AGI - Anche le sanzioni giocano il loro ruolo sul tavolo negoziale in corso tra Russia e Ucraina. Mosca, nell'ambito di un eventuale processo di pace, chiederà che le misure economiche imposte dall'Occidente contro l'invasione vengano rimosse, ma il danno politico e reputazionale autoinflittosi dal Cremlino rischia di rivelarsi senza ritorno.
E anche le aziende europee e americane, con ogni probabilità, saranno chiamate a rivedere il proprio modello di business, messo a dura prova da pandemia prima e guerra poi.
"Dal punto di vista formale", spiega Nicola Borri, titolare della cattedra di asset pricing alla Luiss, "con l'eventuale rimozione delle sanzioni, si potrà ricominciare a fare affari e a scambiare denaro. Basterà un ordine esecutivo o attendere la scadenza per le misure che ne prevedono una. Dal punto di vista materiale, però, la mia percezione è che non si tornerà al 'business as usual'. L'azione di Putin ha creato danni irreversibili".
Innanzitutto, sottolinea l'economista, "è aumentata la percezione del rischio politico ed è difficile che le imprese occidentali, che hanno dovuto chiudere i battenti da un giorno all'altro, torneranno in Russia in tempi brevi. E lo stesso vale per la ripresa degli scambi commerciali".

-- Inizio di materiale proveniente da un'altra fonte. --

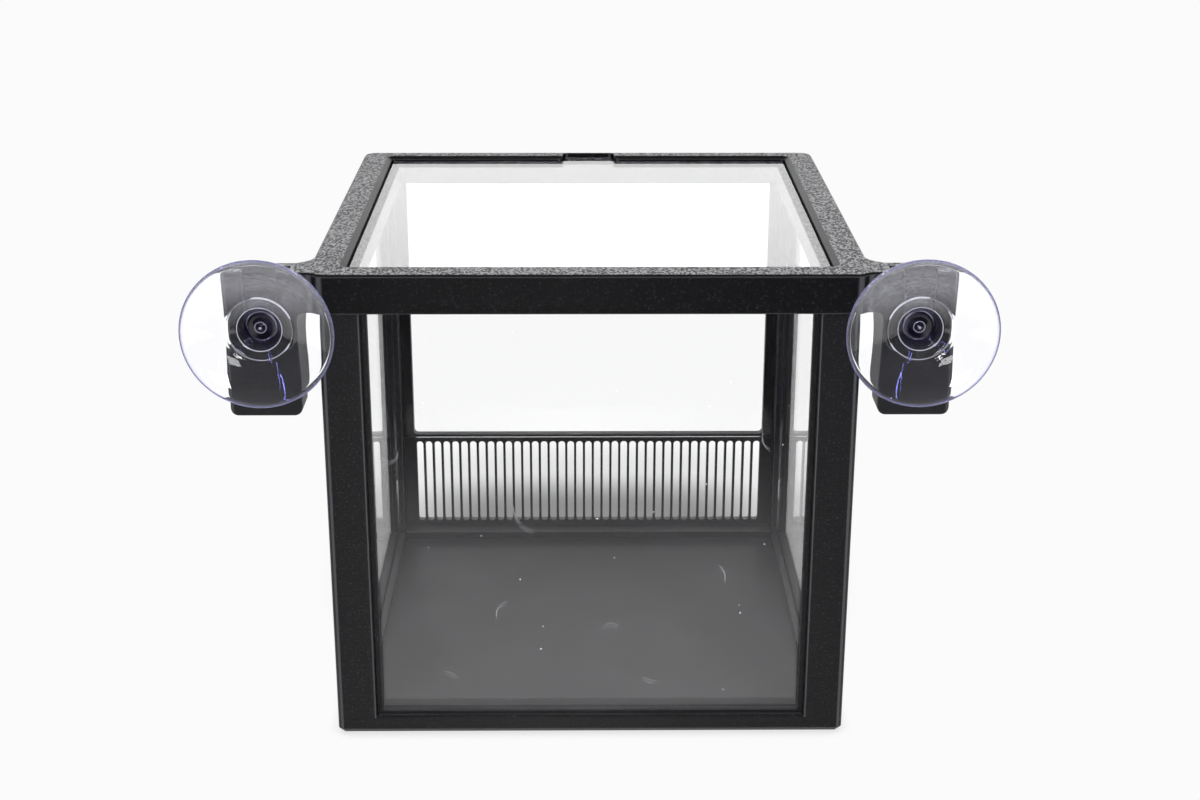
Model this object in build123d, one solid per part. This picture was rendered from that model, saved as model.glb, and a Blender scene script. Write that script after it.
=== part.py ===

Ma a pesare sarà anche il rischio reputazionale. "Pensiamo a una multinazionale come McDonald's", rileva Borri, "che ha chiuso tutti i suoi negozi russi. Non lo ha fatto certo perché temeva una loro distruzione fisica, ma perché è consapevole che agli occhi di un consumatore occidentale i profitti fatti in Russia sarebbero apparsi come qualcosa di sbagliato. E questa percezione non cambierà certo nell'immediato".
Borri, in caso di pace, individua due scenari. "Il primo vede la globalizzazione vincente in ogni caso. La Russia", spiega, "rimane comunque più isolata, ma la Cina non si allea con Mosca e il commercio internazionale riparte".
Nel secondo caso, invece, Pechino stringe maggiormente i suoi legami con Mosca "e, allora, si tornerebbe alla creazione di blocchi contrapposti e l'impatto sulla globalizzazione sarebbe molto più importante". Tuttavia, rileva l'economista, "quest'ultimo scenario mi pare più improbabile, perché la Cina ha tutto l'interesse a mantenere aperto il mercato mondiale ai propri prodotti".
Anche per le imprese occidentali però qualcosa è destinato a cambiare. "L'aumento del rischio politico", afferma Borri, spingerà molte aziende a rivedere il proprio modello di business. Se prima ci si fondava sull'import di molti prodotti intermedi e una produzione just in time con pochissime scorte, la pandemia e la crisi ucraina spingeranno molti a riportare a casa molte produzioni e ciò inevitabilmente ridurrà il commercio internazionale".
Coronavirus e guerra hanno imposto una rivalutazione dei rischi collegati alla catena del valore, conclude l'economista, "e ci si è resi conti che una certa flessibilità, data per scontata, può incepparsi".